The scenarios described so far are in the sweetspot of cached queries, where their performance is amongst the fastest of any ECS implementation. To build games that perform well however, it also helps to know when cached queries perform badly:

  • Cached queries do not perform well when they are repeatedly created and destroyed, or when they are only used a handful of times. The overhead of initializing the query cache and the cost of keeping it up to date would be many times higher than using a filter.

  • Large numbers of cached queries (>1000s) can become a bottleneck. When this happens in combination with large table turnover, matching each new table with all queries can become expensive.

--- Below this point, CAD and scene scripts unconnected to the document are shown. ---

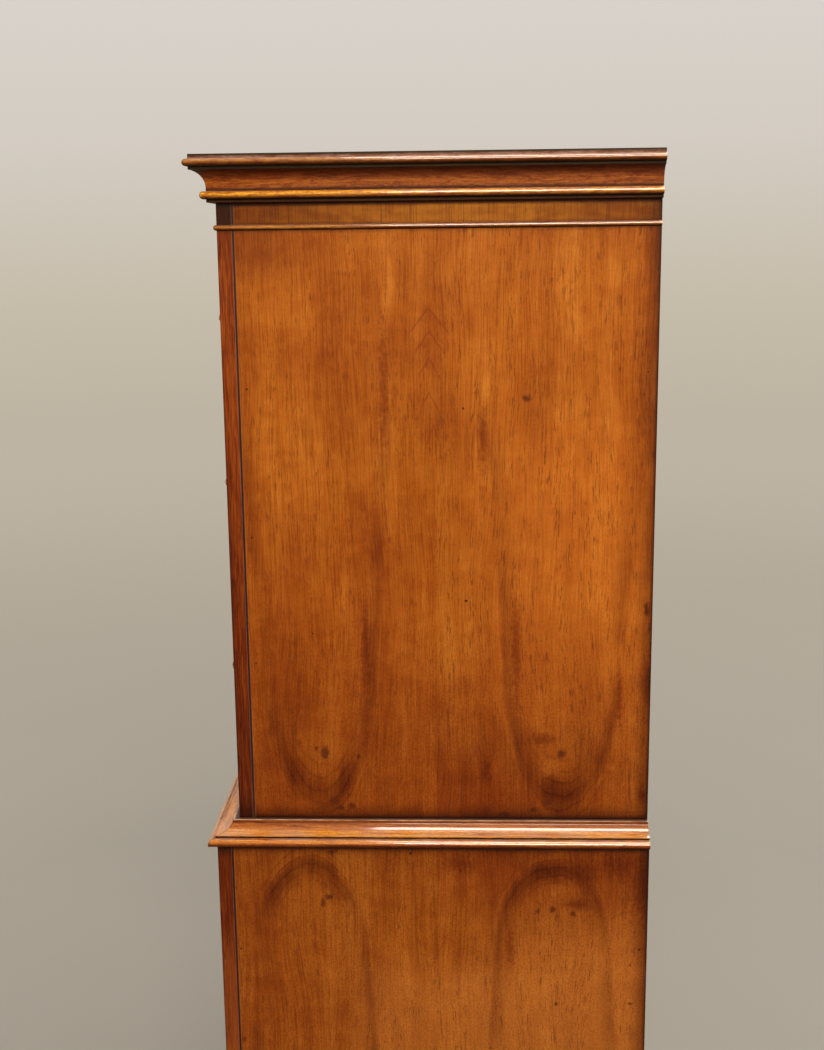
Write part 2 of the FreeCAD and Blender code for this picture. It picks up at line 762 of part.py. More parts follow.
def drawer_nodes():
    nodes = {}
    for name, place in drawer_places().items():
        nodes[f"{name}_drawer_front"] = [front_panel(place)] + cockbeads(place)
        nodes[f"{name}_drawer_box"] = drawer_box(place)
        nodes[f"{name}_drawer_brass"] = drawer_brass(place)
        sides = ("_left", "_right") if len(place.handles) > 1 else ("",)
        for side, x in zip(sides, place.handles):
            nodes[f"{name}_bail{side}"] = [bail(place, x)]
    return nodes


def save(nodes):
    os.makedirs("parts", exist_ok=True)
    for name, solids in nodes.items():
        shape = solids[0] if len(solids) == 1 else Part.makeCompound(solids)
        shape.exportStep(f"parts/{name}.step")


save({**case_nodes(), **moulding_nodes(), **foot_nodes(), **drawer_nodes()})
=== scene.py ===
import math

import bpy
from mathutils import Matrix, Vector


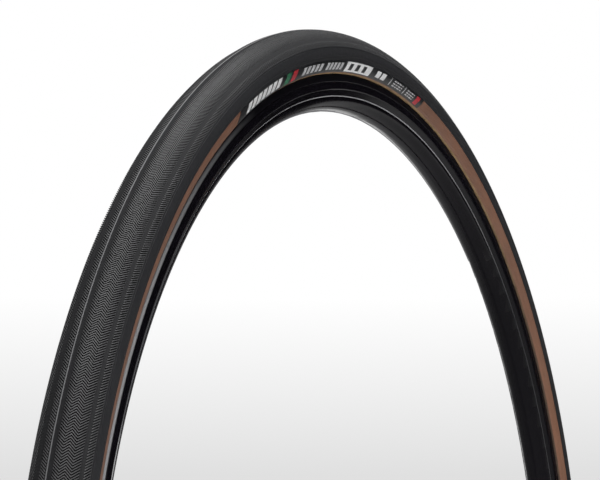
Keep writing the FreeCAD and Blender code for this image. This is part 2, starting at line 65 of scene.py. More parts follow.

  • ECS operations can cause matched tables to no longer match. A simple example is that of a query matching Position on a parent entity, where the component is removed from the parent. This triggers cache revalidation, where a query reevaluates its filter to correct invalid entries. When this happens for a large number of queries and tables, this can be time consuming.

  • Performance can degrade when a query needs to traverse a deep (>50 levels) hierarchy in order to determine if a table matches. If a hierarchy has deeply nested children and a parent component can only be found on the root, a query will have to traverse this tree likely for multiple tables, which is expensive.